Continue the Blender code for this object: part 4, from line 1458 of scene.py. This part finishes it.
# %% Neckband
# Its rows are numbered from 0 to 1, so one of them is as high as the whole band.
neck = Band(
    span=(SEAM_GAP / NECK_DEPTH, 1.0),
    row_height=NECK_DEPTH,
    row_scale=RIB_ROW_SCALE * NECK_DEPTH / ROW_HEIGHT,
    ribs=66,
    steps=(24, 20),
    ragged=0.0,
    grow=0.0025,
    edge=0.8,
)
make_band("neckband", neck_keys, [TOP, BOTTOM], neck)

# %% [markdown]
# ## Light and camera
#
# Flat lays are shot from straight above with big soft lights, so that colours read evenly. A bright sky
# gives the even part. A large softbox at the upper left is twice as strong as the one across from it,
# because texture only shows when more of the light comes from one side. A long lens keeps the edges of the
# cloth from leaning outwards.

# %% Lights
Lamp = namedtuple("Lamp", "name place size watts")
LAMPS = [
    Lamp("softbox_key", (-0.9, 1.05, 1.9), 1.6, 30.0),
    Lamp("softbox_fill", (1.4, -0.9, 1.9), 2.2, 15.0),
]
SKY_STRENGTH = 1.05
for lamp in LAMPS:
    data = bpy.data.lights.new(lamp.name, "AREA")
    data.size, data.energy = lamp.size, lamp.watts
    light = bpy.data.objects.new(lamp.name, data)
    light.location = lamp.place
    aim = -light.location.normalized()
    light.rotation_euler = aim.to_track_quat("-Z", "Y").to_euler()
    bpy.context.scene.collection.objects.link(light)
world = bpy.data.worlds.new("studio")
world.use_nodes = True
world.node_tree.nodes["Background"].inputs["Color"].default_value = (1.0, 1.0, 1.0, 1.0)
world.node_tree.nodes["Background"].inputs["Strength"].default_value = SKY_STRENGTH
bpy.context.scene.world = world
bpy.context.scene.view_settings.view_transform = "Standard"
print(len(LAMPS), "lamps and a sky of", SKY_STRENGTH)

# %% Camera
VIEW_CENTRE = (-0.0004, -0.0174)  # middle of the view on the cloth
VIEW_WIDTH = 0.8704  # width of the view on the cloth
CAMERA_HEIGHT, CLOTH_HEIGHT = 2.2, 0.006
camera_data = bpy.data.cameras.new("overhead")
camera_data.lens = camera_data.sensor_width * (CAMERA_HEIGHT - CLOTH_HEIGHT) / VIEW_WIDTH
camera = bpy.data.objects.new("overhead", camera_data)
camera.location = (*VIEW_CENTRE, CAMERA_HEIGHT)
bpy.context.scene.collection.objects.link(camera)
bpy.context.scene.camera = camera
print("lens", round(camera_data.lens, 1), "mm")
- - -
=== Given exercise ===
Reproduce the listing shown above in its entirety, exactly.

=== Result ===
Continue the Blender code for this object: part 4, from line 1458 of scene.py. This part finishes it.
# %% Neckband
# Its rows are numbered from 0 to 1, so one of them is as high as the whole band.
neck = Band(
    span=(SEAM_GAP / NECK_DEPTH, 1.0),
    row_height=NECK_DEPTH,
    row_scale=RIB_ROW_SCALE * NECK_DEPTH / ROW_HEIGHT,
    ribs=66,
    steps=(24, 20),
    ragged=0.0,
    grow=0.0025,
    edge=0.8,
)
make_band("neckband", neck_keys, [TOP, BOTTOM], neck)

# %% [markdown]
# ## Light and camera
#
# Flat lays are shot from straight above with big soft lights, so that colours read evenly. A bright sky
# gives the even part. A large softbox at the upper left is twice as strong as the one across from it,
# because texture only shows when more of the light comes from one side. A long lens keeps the edges of the
# cloth from leaning outwards.

# %% Lights
Lamp = namedtuple("Lamp", "name place size watts")
LAMPS = [
    Lamp("softbox_key", (-0.9, 1.05, 1.9), 1.6, 30.0),
    Lamp("softbox_fill", (1.4, -0.9, 1.9), 2.2, 15.0),
]
SKY_STRENGTH = 1.05
for lamp in LAMPS:
    data = bpy.data.lights.new(lamp.name, "AREA")
    data.size, data.energy = lamp.size, lamp.watts
    light = bpy.data.objects.new(lamp.name, data)
    light.location = lamp.place
    aim = -light.location.normalized()
    light.rotation_euler = aim.to_track_quat("-Z", "Y").to_euler()
    bpy.context.scene.collection.objects.link(light)
world = bpy.data.worlds.new("studio")
world.use_nodes = True
world.node_tree.nodes["Background"].inputs["Color"].default_value = (1.0, 1.0, 1.0, 1.0)
world.node_tree.nodes["Background"].inputs["Strength"].default_value = SKY_STRENGTH
bpy.context.scene.world = world
bpy.context.scene.view_settings.view_transform = "Standard"
print(len(LAMPS), "lamps and a sky of", SKY_STRENGTH)

# %% Camera
VIEW_CENTRE = (-0.0004, -0.0174)  # middle of the view on the cloth
VIEW_WIDTH = 0.8704  # width of the view on the cloth
CAMERA_HEIGHT, CLOTH_HEIGHT = 2.2, 0.006
camera_data = bpy.data.cameras.new("overhead")
camera_data.lens = camera_data.sensor_width * (CAMERA_HEIGHT - CLOTH_HEIGHT) / VIEW_WIDTH
camera = bpy.data.objects.new("overhead", camera_data)
camera.location = (*VIEW_CENTRE, CAMERA_HEIGHT)
bpy.context.scene.collection.objects.link(camera)
bpy.context.scene.camera = camera
print("lens", round(camera_data.lens, 1), "mm")